A graph-backed fleet does something narrower and sharper. It validates the checkout workflow end to end, runs contract checks against the fraud and ledger APIs, and replays the two rounding incidents as reproduction cases. Each check links back to the edge that justified it. A reviewer reading the run sees not just pass or fail, but why every check was chosen for this specific change.

The fair objection to any system model is that it drifts. Architecture diagrams rot because nobody owns them and they live outside the workflow. A System Graph avoids that fate by deriving itself from sources of truth that teams already maintain: the repository, the service catalog, CI, observability, and ticketing.

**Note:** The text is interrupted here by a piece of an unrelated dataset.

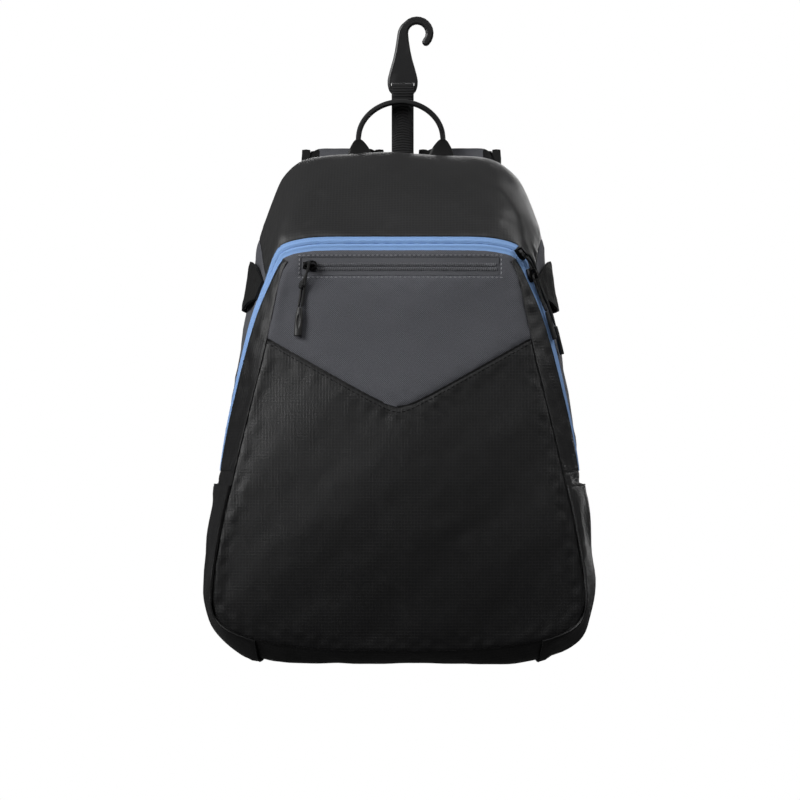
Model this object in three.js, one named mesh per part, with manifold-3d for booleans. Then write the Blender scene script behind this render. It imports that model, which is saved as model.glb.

Maintainer agents reconcile the graph when structure changes, new routes appear, services are renamed, or workflows are rewired, and flag ambiguous cases for human review. The graph is never asserted to be perfect. It is asserted to be current enough to allocate validation effort better than running everything blindly, and to improve every time the systems feeding it change.

Planners query the graph; executors respect environment policy; observers write evidence back to nodes; maintainers update check mappings when structure changes. The Governance layer sits on top, defining who can approve what. The graph is the shared language between humans and agents.

For deeper background, see the System Graph reliability guide and the Testing Fleets guide, which walk through how planning, execution, and maintenance consume graph context in practice.

Software reliability at enterprise scale requires a System Graph. Without it, agents and scripts alike will misallocate effort, testing the easy paths and missing the dangerous ones. With it, validation and remediation become precise, explainable, and auditable.

If you are evaluating this category, judge the graph first. Everything downstream, targeted validation, risk scoring, release readiness, and governed remediation, is only as good as the map the agents are reading from.